The comparison of the proposed classification results is performed with eight existing methodologies, where features extraction, selection, and fusion approaches have been used for the classification of normal and bleeding WCE images with 0.94 accuracy. The pre-trained AlexNet model has been utilized for the classification of ulcer and erosion [63]. The classical Gabor features with pre-trained dense-Net has been employed for cancer/normal images classification [64]. Deep features are extracted from WCE images for classification of normal/ulcer [65]. The classical and deep features are fused and informative features are selected for Polyp, ulcer, esophagitis, bleeding, and normal images classification [22]. The duo-deep model has been employed for the classification of ulcer, polyp, bleeding [66]. StomachNetwork has been utilized for the classification of Polyps, Ulcer and normal images with 0.96 accuracy [67]. The proposed method classified the esophagitis, colon polyps, normal, bleeding, and UC (ulcers) images with the highest prediction scores compared to existing works.
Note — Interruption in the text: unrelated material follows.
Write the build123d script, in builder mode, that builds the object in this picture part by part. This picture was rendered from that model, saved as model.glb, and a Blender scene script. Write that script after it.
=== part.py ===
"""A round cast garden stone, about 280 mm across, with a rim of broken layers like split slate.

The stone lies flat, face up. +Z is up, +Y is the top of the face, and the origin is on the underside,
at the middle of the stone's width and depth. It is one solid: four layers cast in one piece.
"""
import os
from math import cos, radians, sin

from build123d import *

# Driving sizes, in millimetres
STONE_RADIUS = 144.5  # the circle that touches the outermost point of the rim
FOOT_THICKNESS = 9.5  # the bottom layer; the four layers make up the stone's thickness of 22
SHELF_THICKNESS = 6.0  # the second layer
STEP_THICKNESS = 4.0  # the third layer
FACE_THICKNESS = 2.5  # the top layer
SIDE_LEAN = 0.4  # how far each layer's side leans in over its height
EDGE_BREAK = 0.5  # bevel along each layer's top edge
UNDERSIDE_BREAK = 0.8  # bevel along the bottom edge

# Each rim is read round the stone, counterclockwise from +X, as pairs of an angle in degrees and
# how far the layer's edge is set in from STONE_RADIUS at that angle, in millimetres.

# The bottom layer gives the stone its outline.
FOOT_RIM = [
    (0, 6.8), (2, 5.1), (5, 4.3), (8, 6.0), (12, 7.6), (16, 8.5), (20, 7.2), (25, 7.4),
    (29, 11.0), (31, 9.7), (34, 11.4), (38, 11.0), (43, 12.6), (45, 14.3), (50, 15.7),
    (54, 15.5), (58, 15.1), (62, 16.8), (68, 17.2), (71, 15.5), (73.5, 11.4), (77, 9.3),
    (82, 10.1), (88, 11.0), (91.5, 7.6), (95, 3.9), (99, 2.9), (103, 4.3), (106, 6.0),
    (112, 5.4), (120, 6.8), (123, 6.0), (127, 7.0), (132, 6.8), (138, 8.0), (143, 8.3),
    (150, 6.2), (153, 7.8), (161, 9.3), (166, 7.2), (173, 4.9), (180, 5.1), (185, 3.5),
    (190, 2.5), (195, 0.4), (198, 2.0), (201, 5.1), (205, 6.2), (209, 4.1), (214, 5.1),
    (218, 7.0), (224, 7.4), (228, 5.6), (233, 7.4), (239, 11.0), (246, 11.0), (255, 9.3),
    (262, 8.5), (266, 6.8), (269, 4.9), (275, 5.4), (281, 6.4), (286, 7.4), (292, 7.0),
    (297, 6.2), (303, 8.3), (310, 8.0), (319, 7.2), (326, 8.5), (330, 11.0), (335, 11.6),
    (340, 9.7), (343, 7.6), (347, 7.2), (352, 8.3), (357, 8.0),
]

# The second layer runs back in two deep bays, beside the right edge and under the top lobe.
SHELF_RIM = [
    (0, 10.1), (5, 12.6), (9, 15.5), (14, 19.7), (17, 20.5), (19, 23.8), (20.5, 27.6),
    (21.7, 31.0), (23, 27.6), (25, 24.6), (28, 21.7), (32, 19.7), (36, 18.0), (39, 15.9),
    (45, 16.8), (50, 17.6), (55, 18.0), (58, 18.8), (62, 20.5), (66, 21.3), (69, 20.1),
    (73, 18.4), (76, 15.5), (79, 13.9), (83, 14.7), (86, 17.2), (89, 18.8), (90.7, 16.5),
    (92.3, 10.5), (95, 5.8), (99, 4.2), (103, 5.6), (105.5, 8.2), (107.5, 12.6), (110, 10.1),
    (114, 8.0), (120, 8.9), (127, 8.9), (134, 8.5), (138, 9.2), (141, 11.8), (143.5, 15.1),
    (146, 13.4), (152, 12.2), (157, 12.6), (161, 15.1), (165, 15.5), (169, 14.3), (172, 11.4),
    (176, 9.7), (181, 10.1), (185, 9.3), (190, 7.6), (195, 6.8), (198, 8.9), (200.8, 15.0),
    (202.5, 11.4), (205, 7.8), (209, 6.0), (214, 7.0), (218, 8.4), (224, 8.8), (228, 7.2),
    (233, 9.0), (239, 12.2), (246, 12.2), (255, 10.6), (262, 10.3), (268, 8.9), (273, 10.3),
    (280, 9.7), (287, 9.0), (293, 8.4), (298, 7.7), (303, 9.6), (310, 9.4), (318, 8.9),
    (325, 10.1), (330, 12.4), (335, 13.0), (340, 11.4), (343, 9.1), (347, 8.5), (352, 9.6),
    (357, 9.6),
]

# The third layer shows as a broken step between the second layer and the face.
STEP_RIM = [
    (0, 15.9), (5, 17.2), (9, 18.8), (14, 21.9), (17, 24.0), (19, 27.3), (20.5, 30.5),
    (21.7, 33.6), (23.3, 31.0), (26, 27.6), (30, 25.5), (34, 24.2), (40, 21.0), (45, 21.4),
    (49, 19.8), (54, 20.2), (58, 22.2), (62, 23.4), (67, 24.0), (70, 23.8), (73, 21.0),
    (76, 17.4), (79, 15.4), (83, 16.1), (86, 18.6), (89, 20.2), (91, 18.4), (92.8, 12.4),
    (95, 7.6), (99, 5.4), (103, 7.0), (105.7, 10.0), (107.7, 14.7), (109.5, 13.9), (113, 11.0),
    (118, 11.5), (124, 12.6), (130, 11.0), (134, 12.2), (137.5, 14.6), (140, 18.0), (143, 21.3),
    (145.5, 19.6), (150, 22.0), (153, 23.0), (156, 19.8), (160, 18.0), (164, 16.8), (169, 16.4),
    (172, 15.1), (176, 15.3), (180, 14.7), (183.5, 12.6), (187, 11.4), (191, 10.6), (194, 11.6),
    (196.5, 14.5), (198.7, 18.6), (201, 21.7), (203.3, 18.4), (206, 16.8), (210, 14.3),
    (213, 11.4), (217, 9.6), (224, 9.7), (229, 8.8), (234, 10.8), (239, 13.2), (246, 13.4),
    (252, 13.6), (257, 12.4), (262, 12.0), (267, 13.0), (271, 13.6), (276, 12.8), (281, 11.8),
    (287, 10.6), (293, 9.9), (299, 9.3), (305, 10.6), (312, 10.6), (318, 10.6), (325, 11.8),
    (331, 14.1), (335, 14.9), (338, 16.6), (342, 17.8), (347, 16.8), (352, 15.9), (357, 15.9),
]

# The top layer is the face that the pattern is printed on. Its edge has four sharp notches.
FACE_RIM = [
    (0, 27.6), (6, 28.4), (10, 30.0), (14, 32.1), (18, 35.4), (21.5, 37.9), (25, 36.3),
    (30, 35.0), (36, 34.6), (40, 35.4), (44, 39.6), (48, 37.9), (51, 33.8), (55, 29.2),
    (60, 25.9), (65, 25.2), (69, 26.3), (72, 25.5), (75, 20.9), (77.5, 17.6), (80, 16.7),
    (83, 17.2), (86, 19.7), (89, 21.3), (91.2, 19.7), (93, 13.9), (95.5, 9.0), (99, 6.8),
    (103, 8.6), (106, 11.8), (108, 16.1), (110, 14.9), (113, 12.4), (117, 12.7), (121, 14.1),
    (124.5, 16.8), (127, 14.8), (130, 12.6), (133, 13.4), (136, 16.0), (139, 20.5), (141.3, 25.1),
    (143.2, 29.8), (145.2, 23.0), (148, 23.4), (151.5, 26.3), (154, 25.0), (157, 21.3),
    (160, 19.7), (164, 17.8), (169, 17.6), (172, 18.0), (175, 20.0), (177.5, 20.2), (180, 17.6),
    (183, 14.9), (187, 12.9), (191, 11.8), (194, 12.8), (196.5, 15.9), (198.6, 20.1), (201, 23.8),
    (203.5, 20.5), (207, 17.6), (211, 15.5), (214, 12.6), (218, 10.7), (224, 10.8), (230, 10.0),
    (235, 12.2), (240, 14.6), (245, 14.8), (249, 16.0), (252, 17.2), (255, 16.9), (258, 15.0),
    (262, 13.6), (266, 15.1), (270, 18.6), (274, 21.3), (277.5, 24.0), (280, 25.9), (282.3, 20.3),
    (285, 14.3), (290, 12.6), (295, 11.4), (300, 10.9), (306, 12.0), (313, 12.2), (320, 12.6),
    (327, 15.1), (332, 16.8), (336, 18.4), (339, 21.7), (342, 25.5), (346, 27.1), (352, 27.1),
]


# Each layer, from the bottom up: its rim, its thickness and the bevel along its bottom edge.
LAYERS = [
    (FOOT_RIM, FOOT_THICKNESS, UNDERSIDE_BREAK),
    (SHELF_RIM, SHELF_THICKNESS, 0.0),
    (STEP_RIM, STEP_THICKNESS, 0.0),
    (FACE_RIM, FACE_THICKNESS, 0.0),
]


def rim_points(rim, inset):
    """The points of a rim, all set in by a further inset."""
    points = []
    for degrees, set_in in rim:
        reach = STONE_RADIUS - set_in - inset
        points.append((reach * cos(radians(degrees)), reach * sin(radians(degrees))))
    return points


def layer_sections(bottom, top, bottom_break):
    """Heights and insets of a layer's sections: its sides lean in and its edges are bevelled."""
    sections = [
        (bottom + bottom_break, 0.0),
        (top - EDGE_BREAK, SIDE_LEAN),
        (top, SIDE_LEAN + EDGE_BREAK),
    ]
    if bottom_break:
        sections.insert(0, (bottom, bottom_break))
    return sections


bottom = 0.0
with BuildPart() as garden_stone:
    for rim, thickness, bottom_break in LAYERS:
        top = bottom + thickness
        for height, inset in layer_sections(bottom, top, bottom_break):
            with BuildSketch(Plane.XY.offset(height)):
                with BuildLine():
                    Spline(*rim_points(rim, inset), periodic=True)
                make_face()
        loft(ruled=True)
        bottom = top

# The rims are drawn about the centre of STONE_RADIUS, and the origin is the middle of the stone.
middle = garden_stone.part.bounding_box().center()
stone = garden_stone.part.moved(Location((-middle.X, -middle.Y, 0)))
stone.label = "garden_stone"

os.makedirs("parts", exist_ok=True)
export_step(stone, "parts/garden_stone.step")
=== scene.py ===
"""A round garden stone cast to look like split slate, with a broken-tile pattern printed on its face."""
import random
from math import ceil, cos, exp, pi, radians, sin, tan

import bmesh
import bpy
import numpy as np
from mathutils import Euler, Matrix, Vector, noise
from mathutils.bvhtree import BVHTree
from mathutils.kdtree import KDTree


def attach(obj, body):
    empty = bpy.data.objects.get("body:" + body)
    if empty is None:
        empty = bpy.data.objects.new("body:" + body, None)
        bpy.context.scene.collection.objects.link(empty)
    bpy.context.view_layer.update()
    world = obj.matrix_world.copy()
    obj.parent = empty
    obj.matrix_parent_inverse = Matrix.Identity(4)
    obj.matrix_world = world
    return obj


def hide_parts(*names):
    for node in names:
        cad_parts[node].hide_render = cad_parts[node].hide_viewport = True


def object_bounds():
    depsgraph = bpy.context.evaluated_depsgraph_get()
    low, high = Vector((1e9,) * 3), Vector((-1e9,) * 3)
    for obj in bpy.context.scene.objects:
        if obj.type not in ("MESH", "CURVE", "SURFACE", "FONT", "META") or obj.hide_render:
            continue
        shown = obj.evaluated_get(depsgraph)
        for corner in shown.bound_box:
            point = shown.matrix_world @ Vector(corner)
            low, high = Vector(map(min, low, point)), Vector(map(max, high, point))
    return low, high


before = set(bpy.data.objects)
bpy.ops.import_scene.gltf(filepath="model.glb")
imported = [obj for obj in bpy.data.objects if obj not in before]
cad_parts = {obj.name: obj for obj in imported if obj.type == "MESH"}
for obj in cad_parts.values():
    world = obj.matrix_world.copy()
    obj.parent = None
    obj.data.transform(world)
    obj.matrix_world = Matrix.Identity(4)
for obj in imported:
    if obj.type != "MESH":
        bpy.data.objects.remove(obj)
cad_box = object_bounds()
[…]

After the comparison analysis, we conclude that, no methods exist in the literature for segmentation and classification of the different types of stomach infections by using all publically available challenging datasets and private collected images. This research work investigates a new approach for segmentation and classification of the different types of stomach infections, where kvasir-Seg, CVCClinicDB and private collected images with ground-masks are used to compute the segmentation model performance. Whereas for classification four classes (bowl-grade1, bowl-grade2, bowl-grade3, and bowl-grade4) of Nerthus dataset, eight classes of the kvasir dataset and three classes (polyp, bleeding and healthy) of the private collected images are utilized. The classification outcomes indicate that the proposed methodology is superior to current works as compared to existing current works, which authenticate the proposed method contribution.

Conclusion

In this research, a new approach is presented for analysis of stomach infections but It is a difficult job using WCE because lesions having irregular shapes and sizes. The informative features extraction is still a challenge because it’s reduced the classification accuracy. Accurate segmentation is performed using a deep semantic segmentation model, where deeplabv3 is employed as a bottleneck of the ResNet-50 model. The proposed modified model segments the stomach lesions in terms of different measures such as 0.97 meanIoU, 0.98 global accuracy, 0.96 weighted IoU, 0.98 mean accuracy and 0.98 mean BF-score on CVC–Clinic DB, whereas 1.00 meanIoU, 1.00 global accuracy, 1.00 weighted IoU, 1.00 mean accuracy and 1.00 mean BF-score on Kvasir-SEG, while 0.99 meanIoU, 0.98 global accuracy, 0.99 weighted IoU, 0.99 mean accuracy and 0.99 mean BF-score on Private collected images. The prediction scores of the classification models across each benchmark dataset are computed using uncertainty based on the standard thresholding and Bayesian neural network (BNN). The uncertainty based on thresholding the proposed approach attained an accuracy of 1.00 on private collected images and Nerthus dataset, while 0.96 using BNN on Nerthus frames. Similarly, on the same experiment, kvasir dataset achieved accuracy of 0.87 using uncertainty based on thresholding and 0.64 using uncertainty based on BNN. In the future accuracy on kvasir dataset might be further improved to enhanced the prediction rate of stomach infection.